Coping Mechanisms
I’m pretty resilient, as a person. I tend towards being self-motivated, and have been described as having “the willpower and internal motivation of a war machine”. I’m not even making that up. That was a real quote from someone used to describe me.
As a result of falling heavily on the side of ‘action’ when the going gets tough, I tend to want to solve my way out of it. That works for me, it always has but it also has some pretty aggressive downsides.
I tend towards letting things completely consume me until they’re extinguished, or I am. I approach tasks with what can only be described as unrelenting obsession. If I’m in one of these states, I am generally only about 46% present in real life while the rest of my brain noodles on a problem.
Ideally, long before I’m extinguished I ask for help. I am getting good at verbalizing that I a) am overwhelmed; and b) need somebody’s help to help get me back to just regular whelmed. Not asking for help was a big problem for me as a kid and as an adult. Not asking questions to clarify or just to get more information has caused me no end of stress and over the last 6 or so years that I’ve been a professional, I’ve learned to make question-asking part of my stress-relief routine. A lot of stress can be avoided simply by asking questions. Frequently, a lot of stress can be communicated to the other party by asking questions. The other party frequently tends to recognize stress when their subordinate is firing questions at them 10,000 at a time. They can’t recognize stress when you go back to your office and say nothing and hope to work your way out of a hole.

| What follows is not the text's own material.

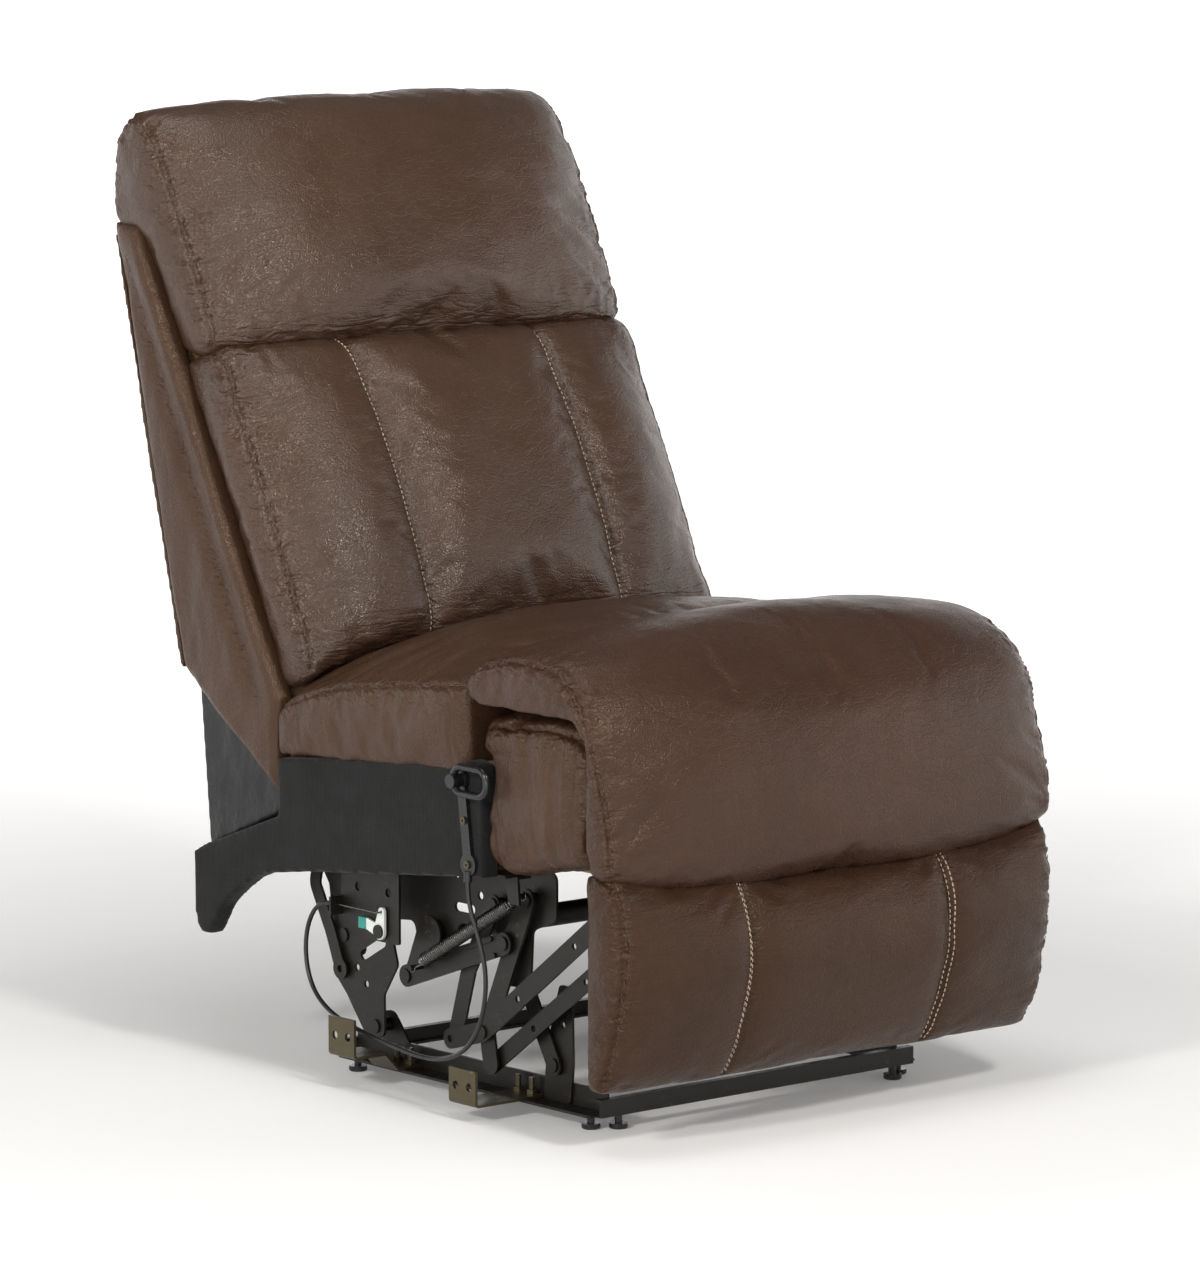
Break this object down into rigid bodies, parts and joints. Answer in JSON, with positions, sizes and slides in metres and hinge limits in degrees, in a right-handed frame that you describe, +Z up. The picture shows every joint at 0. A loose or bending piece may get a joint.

This coping mechanism works for me because I am a verbal person. I’m not afraid to share how I’m feeling and what I think and given the fact that I’m pretty much constantly self-analyzing, I’m really good at recognizing and assigning words to what I’m feeling. It helps me understand my stress and it helps me cope with it. Sometimes, friends, husbands, families, coworkers, innocent by-standers, the air next to me while I am muttering under my breath, might get treated to a one sided lament while I describe in great detail not only my stressor but also all of my reactions to it and what they mean. Trust me when I tell you that this is more exhausting for me than it is for the listener. Because most of the time the thing has been eating at me for a week before it gets to be the subject of its own meandering tirade.
But what happens when you’re not good at understanding your feelings and really understanding what they mean in a context? What happens when you don’t discuss the stressors, or you try to work your way through them but the work is still piling? What happens when you don’t understand why you feel the way you do and your work-til-its-done method isn’t working anymore and you try to force it? You basically create a pressure cooker of emotions. And the problem with pressure cookers is when you leave them unattended for too long, and they get too hot, they have a tendency to explode. Which, of course, is problematic. Because then their insides are unexpectedly outside, and it’s very embarrassing for the pressure cooker, and the poor pressure cooker doesn’t know how they got to this place and doesn’t understand why their insides are on the outside and why they are so broken and how this even happened.
It gets to be a mess. But, to a certain extent, the mess was preventable.
Knowing yourself, knowing your own heart, doesn’t happen by accident. Self-reflection is important. Understanding your own behaviour and patterns is important and it isn’t inherent. It takes time, and it might take late nights spinning your wheels. It might take asking someone to lay some truth on you. But you should do it. It’s painful sometimes, realizing you were wrong, or that you might be an asshole. If you’re not comfortable talking about your feelings, write them down. If you think you’re a bad writer, who cares? Nobody is going to read it anyways. Maybe you’ll get better! Maybe you’ll have an epiphany! Maybe you’ll realize earlier that the heat is up too high and you have to turn it down.
I don’t know how to get someone who isn’t great at saying what they feel to say it out loud, I don’t know how to bridge the gap between understanding your feelings and asking for help, but I can tell you that it gets easier to ask for help once you’ve done it the first time. And maybe it’ll go awful. And if it does, ask for help from someone else. Your support system is there to catch you. Your support system is there to support you. So leverage them! Use them! You’d do it for your friends/family/coworkers, why shouldn’t they do it for you?